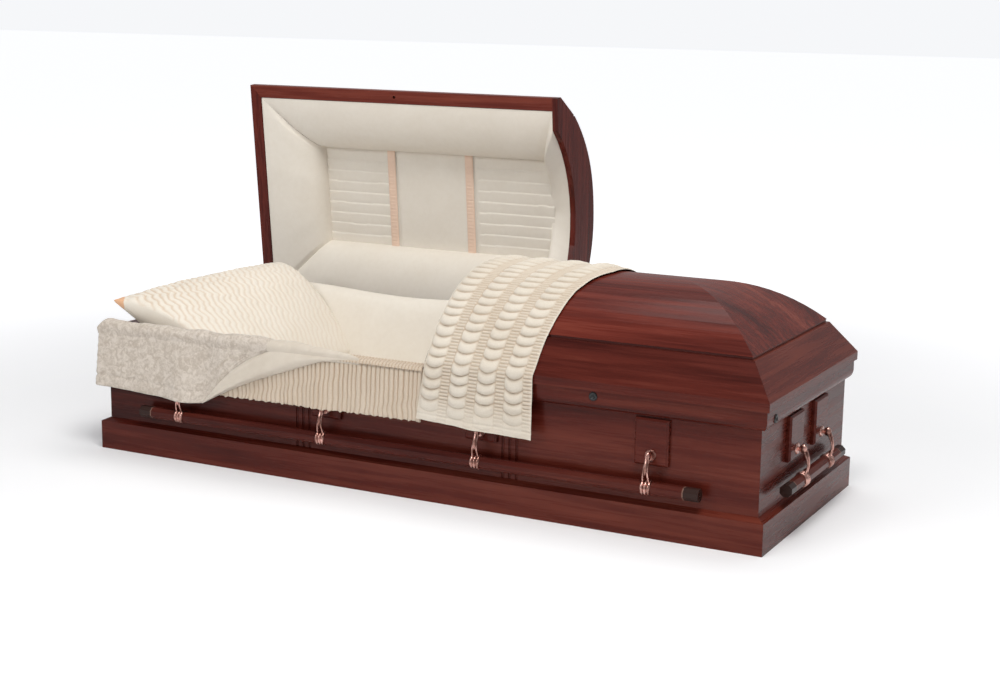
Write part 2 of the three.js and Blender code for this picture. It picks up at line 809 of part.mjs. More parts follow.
/** Even stations from one x to another. */
function stationsFrom(from, to, step) {
  const count = Math.max(1, Math.round((to - from) / step));
  return Array.from({ length: count + 1 }, (_, i) => from + ((to - from) * i) / count);
}

/** How far out a hanging cloth stands at a height: it falls outward to clear the arms' heads. */
function hangOut(x, z, layer) {
  const near = armPlaces('front').map((arm) => Math.exp(-(((x - arm) / hemBulgeReach) ** 2)));
  const hem = blockFace + hemStandOff + hemBulge * Math.max(...near);
  const shoulder = halfWidth - rimMouldingInset + clothGap;
  return -(shoulder + ((hem - shoulder) * (bodyHeight - z)) / hemDrop + layer);
}

/** The points of a hanging cloth from its hem to just under the rim. */
function hangingLine(x, hem, layer) {
  const top = bodyHeight - 6;
  return [0, 1 / 3, 2 / 3, 1].map((share) => {
    const z = hem + (top - hem) * share;
    return [hangOut(x, z, layer), z];
  });
}

const mattressX = endWallInner - 1;
const mattressY = wallInner - 1;
add('mattress', mattress(), crepe);

/** The bed: a low block with a softly rounded top. */
function mattress() {
  const low = floorThickness + gap;
  const section = [
    [-mattressY, low], [mattressY, low],
    [mattressY, mattressTop - mattressRound], [mattressY - mattressRoundRun, mattressTop],
    [mattressRoundRun - mattressY, mattressTop], [-mattressY, mattressTop - mattressRound],
  ];
  return alongX(section, -mattressX, mattressX);
}

/**
 * Section of the padded bank behind the pillow, which stands above the rim at the back. Its face
 * leans back from the foot as a shallow curve, and its top is a half round over the rim.
 */
function bankSection(x, grow) {
  const lift = bankWave * Math.sin((x + halfLength - 60) / bankWaveRun);
  const back = wallInner - gap * 2;
  const foot = wallInner - bankReach;
  const top = bankTop + lift;
  const faceRise = bankTop - liningFoot;
  return [
    [foot - grow, liningFoot - grow],
    [back, liningFoot - grow],
    [back, bodyHeight + 2],
    [back + bankRise * 0.15 + grow, bodyHeight + bankRise * 0.23 - grow],
    [back + bankRise * 0.13 + grow, top - bankRise * 0.36],
    [foot + bankReach * 0.87, top + grow],
    [foot + bankReach * 0.68 - grow, top - bankRise * 0.065 + grow],
    [foot + bankReach * 0.47 - grow, top - bankRise * 0.49],
    [foot + bankReach * 0.3 - grow, liningFoot + faceRise * 0.655],
    [foot + bankReach * 0.157 - grow, liningFoot + faceRise * 0.41],
    [foot + bankReach * 0.052 - grow, liningFoot + faceRise * 0.185],
  ];
}

/** The bank from the head end to the split, grown by a little when it is used as a cutter. */
function bank(grow) {
  const from = -endWallInner + gap * 2;
  return carried(stationsFrom(from, apronEndX, bankStationPitch).map((x) => [x, bankSection(x, grow)]));
}

/** The lining: cloth round the inside of the box, the bank, and the apron over the front rim. */
function bodyLining() {
  const out = wallInner - gap * 2;
  const outX = endWallInner - gap * 2;
  const top = bodyHeight - 1;
  const outer = block([-outX, -out, liningFoot], [outX, out, top]);
  const hollow = block(
    [liningThickness - outX, liningThickness - out, liningFoot - 10],
    [outX - liningThickness, out - liningThickness, top + 10],
  );
  const ring = solid(outer).subtract(solid(hollow));
  const apron = carried(stationsFrom(apronStartX, apronEndX, apronStationPitch).map((x) => {
    const hem = pivotZ + (apronHemRise * (x - apronStartX)) / (apronEndX - apronStartX);
    const line = [
      ...hangingLine(x, hem, 0),
      [rimMouldingInset - halfWidth - clothGap, bodyHeight + clothGap / 2],
      [-out, bodyHeight + clothGap / 2],
      [0.5 - out, bodyHeight - apronTuck],
    ];
    return [x, clothSection(line, 0, clothThickness)];
  }));
  return ring.add(solid(bank(0))).add(solid(apron));
}

add('body_lining', surface(bodyLining()), crepe);

/** The overlay: velvet over the front rim at the head end, with one corner folded back. */
function overlay(grow) {
  const onRim = [
    [-(wallInner - overlayEnd), bodyHeight + clothRest],
    [-(wallInner - overlayEnd * 2), bodyHeight + clothRest],
  ];
  const inBox = [
    [-(wallInner - liningThickness - overlayClear), bodyHeight - overlayLap],
    [-(wallInner - liningThickness - overlayClear * 1.5), bodyHeight - overlayTuck],
  ];
  const corner = -(endWallInner - liningThickness - 4);
  const places = [
    ...stationsFrom(overlayStartX, corner - 1, overlayStationPitch / 2),
    ...stationsFrom(corner + 1, overlayTipX, overlayStationPitch),
    ...stationsFrom(overlayTipX, overlayFoldX, overlayStationPitch).slice(1),
  ];
  return carried(places.map((x) => {
    const toTip = (x - overlayStartX) / (overlayTipX - overlayStartX);
    const toFold = (x - overlayTipX) / (overlayFoldX - overlayTipX);
    const hem = toTip < 1
      ? pivotZ + overlayHemRise - (overlayHemRise + overlayTipDrop) * toTip ** 2
      : overlayTipZ + (bodyHeight - overlayLap - overlayTipZ) * toFold;
    const layer = x > apronStartX - overlayStationPitch ? clothThickness + overApron : 0;
    const lift = overlayLift * Math.max(0, 1 - (x - overlayStartX) / overlayLiftRun);
    const line = [
      ...hangingLine(x, Math.min(hem, bodyHeight - overlayLap), layer),
      [rimMouldingInset - halfWidth - clothGap - layer, bodyHeight + 1 + layer + lift * 0.6],
      [-(halfWidth - overlayCrest), bodyHeight + clothRest * 1.3 + layer + lift],
      [-(halfWidth - overlayDip), bodyHeight + clothRest + layer + lift * 0.7],
      [-(wallInner - overlayInner), bodyHeight + clothRest + layer],
      ...(x < corner ? onRim : inBox),
    ];
    return [x, clothSection(line, -grow, clothThickness + grow)];
  }));
}

add('overlay', overlay(0), { color: 0xcfc0a0, roughness: 0.95, metalness: 0 });

/** The pillow: a wedge of down between a bulging top and a bottom that lies on the bed. */
function pillow() {
  const steps = 10;
  const corners = pillowCorners;
  const vertices = [];
  const faces = [];
  const at = (u, v, k) => {
    const [a, b, c, d] = corners.map((corner) => corner[k]);
    return (a * (1 - v) + b * v) * (1 - u) + (d * (1 - v) + c * v) * u;
  };
  const edge = (u, v) => Math.sin(Math.PI * u) * Math.sin(Math.PI * v);
  for (const side of [1, -1]) {
    for (let i = 0; i <= steps; i += 1) {
      for (let j = 0; j <= steps; j += 1) {
        const [u, v] = [i / steps, j / steps];
        const onSeam = i % steps === 0 || j % steps === 0;
        const puff = onSeam ? 0 : edge(u, v) ** pillowFullness;
        const rise = side > 0 ? pillowRise * puff : -pillowDepth * puff;
        const z = at(u, v, 2) + rise;
        const pinch = 1 - pillowPinch * (Math.sin(Math.PI * u) + Math.sin(Math.PI * v)) * (1 - puff);
        const [cx, cy] = [at(0.5, 0.5, 0), at(0.5, 0.5, 1)];
        vertices.push(
          cx + (at(u, v, 0) - cx) * pinch,
          cy + (at(u, v, 1) - cy) * pinch,
          side > 0 ? z : Math.max(z, mattressTop + pillowLow),
        );
      }
    }
  }
  const row = steps + 1;
  const sheetSize = row * row;
  for (let i = 0; i < steps; i += 1) {
    for (let j = 0; j < steps; j += 1) {
      const a = i * row + j;
      faces.push(a, a + row, a + row + 1, a, a + row + 1, a + 1);
      const b = a + sheetSize;
      faces.push(b, b + row + 1, b + row, b, b + 1, b + row + 1);
    }
  }
  const geometry = new THREE.BufferGeometry();
  geometry.setAttribute('position', new THREE.Float32BufferAttribute(vertices, 3));
  geometry.setIndex(faces);
  const whole = solid(geometry);
  const inner = wallInner - liningThickness - 10;
  const cutters = [
    bank(1),
    overlay(1),
    block([-baseLength, -baseWidth, 0], [0, -inner, bodyHeight + overlayLift + 12]),
    block([-baseLength, -baseWidth, 0], [-(endWallInner - liningThickness - 2), baseWidth, bodyHeight + 3]),
  ];
  return surface(cutters.reduce((body, cutter) => body.subtract(solid(cutter)), whole));
}

add('pillow', pillow(), satin);

/** The throw: a padded cover over the foot lid near the split, from the front hem to the back. */
function footThrow() {
  const curve = crownCurve(crownHeight, crownInset)
    .map(([inset, height]) => [inset - lidHalfWidth, height + parting]);
  const mirrored = curve.slice(0, -1).reverse().map(([y, z]) => [-y, z]);
  const backCurve = mirrored.filter(([y]) => y < throwBackY);
  const fascia = lidHalfWidth + throwGap;
  const reach = throwEndX - throwStartX;
  return carried(stationsFrom(throwStartX, throwEndX, throwStationPitch).map((top) => {
    const share = (top - throwStartX) / reach;
    const hem = pivotZ + throwHemRise + throwHemSlope * (share - 0.5);
    const line = [
      ...hangingLine(top, hem, lidOverhang + rimMouldingInset + 1),
      [-fascia, parting + fasciaHeight],
      [-(lidHalfWidth - crownInset), crownFoot + parting + throwGap],
      ...curve.slice(1).map(([y, z]) => [y, z + throwGap]),
      ...backCurve.map(([y, z]) => [y, z + throwGap]),
    ];
    return [top, clothSection(line, 0, throwThickness)];
  }));
}

add('throw', footThrow(), { color: 0xddceb2, roughness: 0.9, metalness: 0 });

export default group;
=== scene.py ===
"""Half-couch casket: wood and copper finishes, sewn cloth and small fittings, in metres."""
import math

import bpy
import numpy as np
from mathutils import Matrix, Quaternion, Vector


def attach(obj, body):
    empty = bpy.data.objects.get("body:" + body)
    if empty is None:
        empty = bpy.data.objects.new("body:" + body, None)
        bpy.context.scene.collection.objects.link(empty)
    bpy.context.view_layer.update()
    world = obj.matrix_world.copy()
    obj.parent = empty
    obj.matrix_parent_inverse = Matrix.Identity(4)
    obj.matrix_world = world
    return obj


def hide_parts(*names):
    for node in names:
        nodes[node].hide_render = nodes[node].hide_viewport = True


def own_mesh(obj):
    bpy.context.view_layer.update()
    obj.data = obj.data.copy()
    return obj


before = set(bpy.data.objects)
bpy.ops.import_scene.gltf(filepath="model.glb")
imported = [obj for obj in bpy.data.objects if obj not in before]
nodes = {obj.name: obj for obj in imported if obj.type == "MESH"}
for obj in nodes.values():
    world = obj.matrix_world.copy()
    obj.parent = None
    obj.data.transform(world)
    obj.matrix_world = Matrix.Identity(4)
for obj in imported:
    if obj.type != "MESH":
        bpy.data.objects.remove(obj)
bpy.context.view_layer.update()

# Sizes that the cloth and fittings are set out from.
BODY_TOP, PARTING = 0.3724, 0.3730
LID_HALF_LENGTH, LID_HALF_WIDTH = 1.064, 0.3815
FOOT_SPLIT, HEADER = 0.08175, 0.019
HINGE_Y, HINGE_Z, OPEN_TURN = 0.406, 0.2765, math.radians(84.3)
WALL_INNER, END_WALL_INNER = 0.337, 1.0195
ARM_PLACES = np.array([-0.747, -0.249, 0.249, 0.747])
END_ARM_PLACES = np.array([-0.106, 0.106])
PIVOT_Z, PIVOT_OUT, END_PIVOT_OUT = 0.220, 0.384, 1.0665
BAR_Z, BAR_REACH, BAR_RADIUS = 0.138, 0.002, 0.018
CROWN_INSET, CROWN_FOOT, CROWN_RISE, CROWN_POWER = 0.073, 0.121, 0.128, 2.3
RIM_INNER, RIM_EDGE, RIM_FACE, RIM_DROP = 0.3315, 0.3760, 0.3753, 0.150
APRON_START, APRON_END = -0.600, 0.076
PALE, GLOW = (0.93, 0.93, 0.94, 1), (0.97, 0.98, 1.0, 1)


# shader nodes

def feed(tree, socket, value):
    """Gives a socket a plain value, or links the socket that feeds it."""
    if isinstance(value, bpy.types.NodeSocket):
        tree.links.new(value, socket)
    else:
        socket.default_value = value


def feed_all(tree, node, **inputs):
    """Feeds several inputs of a node by name, with a low line for each space."""
    for key, value in inputs.items():
        feed(tree, node.inputs[key.replace("_", " ")], value)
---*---
WHAT NEEDS TO BE DONE — Looking at the material above, please copy exactly every line from its first line through the line containing "add('mattress', mattress(), crepe);", with both ends included and nothing else.

OUTPUT FOR THIS EXERCISE —
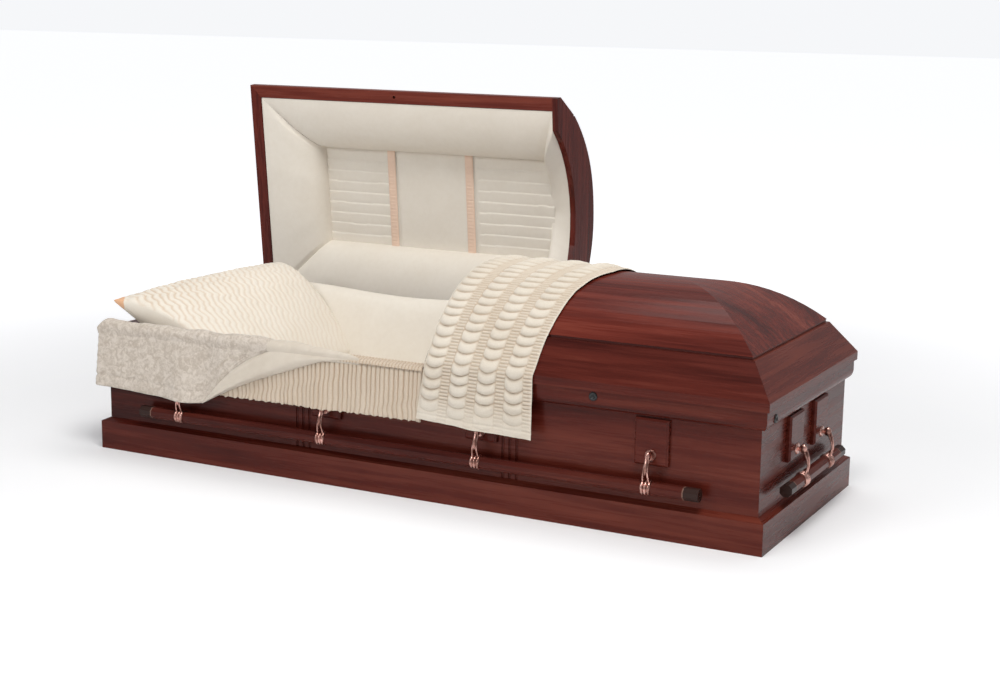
Write part 2 of the three.js and Blender code for this picture. It picks up at line 809 of part.mjs. More parts follow.
/** Even stations from one x to another. */
function stationsFrom(from, to, step) {
  const count = Math.max(1, Math.round((to - from) / step));
  return Array.from({ length: count + 1 }, (_, i) => from + ((to - from) * i) / count);
}

/** How far out a hanging cloth stands at a height: it falls outward to clear the arms' heads. */
function hangOut(x, z, layer) {
  const near = armPlaces('front').map((arm) => Math.exp(-(((x - arm) / hemBulgeReach) ** 2)));
  const hem = blockFace + hemStandOff + hemBulge * Math.max(...near);
  const shoulder = halfWidth - rimMouldingInset + clothGap;
  return -(shoulder + ((hem - shoulder) * (bodyHeight - z)) / hemDrop + layer);
}

/** The points of a hanging cloth from its hem to just under the rim. */
function hangingLine(x, hem, layer) {
  const top = bodyHeight - 6;
  return [0, 1 / 3, 2 / 3, 1].map((share) => {
    const z = hem + (top - hem) * share;
    return [hangOut(x, z, layer), z];
  });
}

const mattressX = endWallInner - 1;
const mattressY = wallInner - 1;
add('mattress', mattress(), crepe);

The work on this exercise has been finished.